Eurofighter Typhoon and Rafale deliver high performance, but they demand sophisticated maintenance ecosystems, extensive pilot training hours, and higher operational costs per flight. These jets require specialised hangars, spares pipelines and continuous support from European OEMs. Pakistan’s JF-17, however, is built specifically for affordability. It has low acquisition cost, cheaper spares, simpler maintenance cycles, and rapid aircraft availability — making it appealing to countries with limited defence budgets. Bangladesh must realistically consider not just upfront cost, but 30–40 years of sustainment, upgrades, spare-parts agreements, and political reliability of suppliers. A Typhoon fleet may cost at least 4–5× more across its life cycle compared to a JF-17 squadron.

Buying the Eurofighter Typhoon would deepen Bangladesh’s defence ties with four major European nations, the UK, Germany, Spain, and Italy, and open the door to industrial collaboration, training, and Western technology transfer.
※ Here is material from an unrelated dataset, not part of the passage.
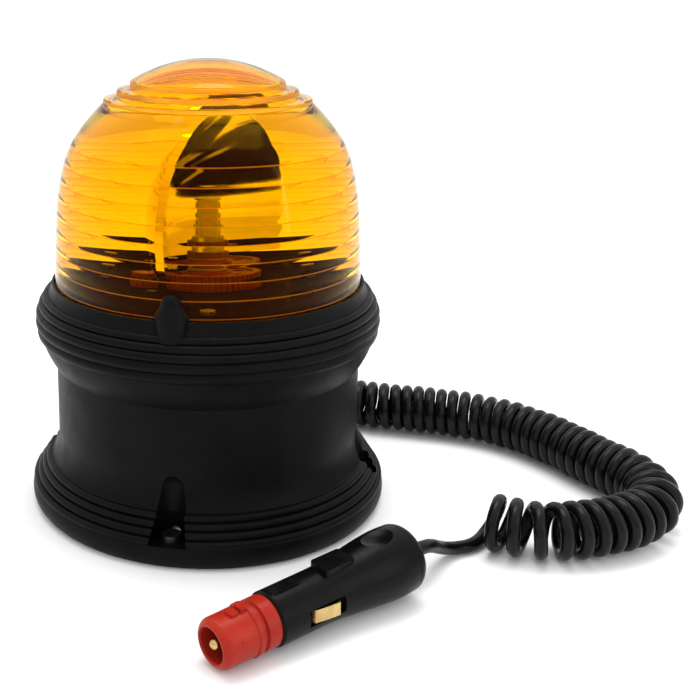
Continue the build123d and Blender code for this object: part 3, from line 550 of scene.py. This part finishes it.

Purchasing Rafale would strengthen bilateral ties with France, which has recently expanded defence cooperation across the Indo-Pacific. Buying the JF-17 reinforces Bangladesh’s existing military links with China and, indirectly, Pakistan, since both countries build and support the aircraft. Each option has geopolitical implications. Europe offers long-term stability, transparency, and military professionalism, while China offers speed, affordability, and fewer political conditions. Dhaka’s choice will signal its strategic alignment for decades.

If Bangladesh wants a regional deterrent capable of dominating air-to-air combat, defending maritime zones, and projecting modern air power, the Eurofighter Typhoon and Rafale deliver unmatched capability, albeit at a high financial and logistical cost. If Bangladesh prioritises fleet size, affordability, and rapid operationalisation, the JF-17 Block-3 is the more pragmatic choice, though it cannot compete with Western jets in high-threat environments. Ultimately, Dhaka must balance cost, capability, maintenance burden, pilot training infrastructure, and geopolitical alignment. Typhoon and Rafale turn Bangladesh into a top-tier South Asian air power; JF-17 modernises its fleet quickly and cheaply. The correct answer depends not on performance charts alone, but on Bangladesh’s long-term defence doctrine.